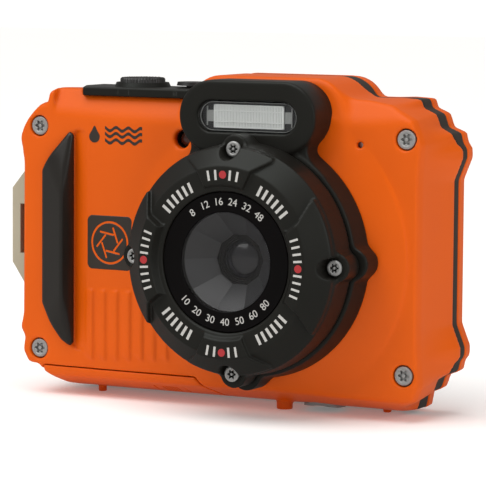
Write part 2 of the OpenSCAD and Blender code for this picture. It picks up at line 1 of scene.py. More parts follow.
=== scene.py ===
"""Looks of the waterproof action camera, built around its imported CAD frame.

Lengths in the code are millimetres in the CAD frame (X right, -Y forward, Z up); meshes are in metres.
Casings, bezels and screws are distance fields turned into meshes; keys, marks and glass are turned or
flat meshes. A function that takes g gives a field on grid g, and a 2 in its name means the same at any depth.
"""
import json
from cmath import rect
from functools import reduce
from itertools import combinations, product
from math import ceil, cos, hypot, pi, radians, sin

import bmesh
import bpy
import numpy as np
from mathutils import Matrix, Vector


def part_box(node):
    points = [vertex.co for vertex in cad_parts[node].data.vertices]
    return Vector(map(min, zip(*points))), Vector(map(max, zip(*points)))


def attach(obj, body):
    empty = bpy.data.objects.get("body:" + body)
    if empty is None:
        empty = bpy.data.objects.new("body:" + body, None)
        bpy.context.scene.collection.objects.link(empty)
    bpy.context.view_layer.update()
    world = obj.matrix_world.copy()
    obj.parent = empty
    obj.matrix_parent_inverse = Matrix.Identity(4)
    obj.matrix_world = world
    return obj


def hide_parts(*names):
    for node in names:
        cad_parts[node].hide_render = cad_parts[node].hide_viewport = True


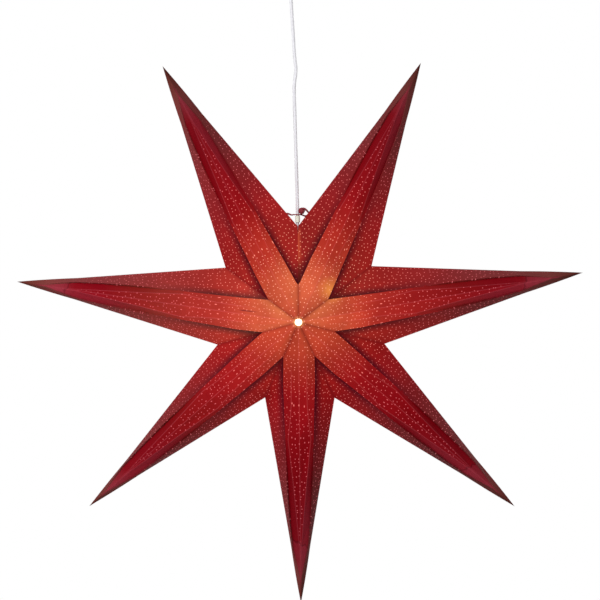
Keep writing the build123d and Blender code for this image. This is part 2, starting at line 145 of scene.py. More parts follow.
# Tie: a turn of yarn round the cord, a coil at each punched hole, and the knot
CORD_X = 7.0
TIE_Z = -281.2
TURN_R = 3.75
HOLES = ((-6.9, -1), (20.4, 1))
COIL_R = 1.25
KNOT_AT = (10.85, -4.7, -277.75)
KNOT_LEAN = (0.5, -0.55, 0.67)
KNOT_R = 2.35
KNOT_TURNS = 4.5

# Cord route: the same points as the part, with one more near the kink on the long straight run
ROUTE = [
    (-2.6, -22.0), (3.7, -123.2), (4.3, -132.9), (5.8, -142.5), (3.6, -157.1),
    (3.95, -172.0), (6.7, -263.0), (7.0, -276.0), (7.0, -327.3),
]
CORD_WIDE = 5.2
CORD_THICK = 3.2
# The groove between its cores: what it takes of the thickness, and half its width
GROOVE = 0.18
GROOVE_HALF = 1.3
# The cord turns to and fro a little about its own line
CORD_TWIST = 7
CORD_TWIST_STEP = 0.21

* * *

What you need to do
Reproduce verbatim only the segment of the listing bounded by the line containing "Keep writing the" and the line containing "KNOT_TURNS = 4.5", with both boundary lines included.

Solution to this exercise
Keep writing the build123d and Blender code for this image. This is part 2, starting at line 145 of scene.py. More parts follow.
# Tie: a turn of yarn round the cord, a coil at each punched hole, and the knot
CORD_X = 7.0
TIE_Z = -281.2
TURN_R = 3.75
HOLES = ((-6.9, -1), (20.4, 1))
COIL_R = 1.25
KNOT_AT = (10.85, -4.7, -277.75)
KNOT_LEAN = (0.5, -0.55, 0.67)
KNOT_R = 2.35
KNOT_TURNS = 4.5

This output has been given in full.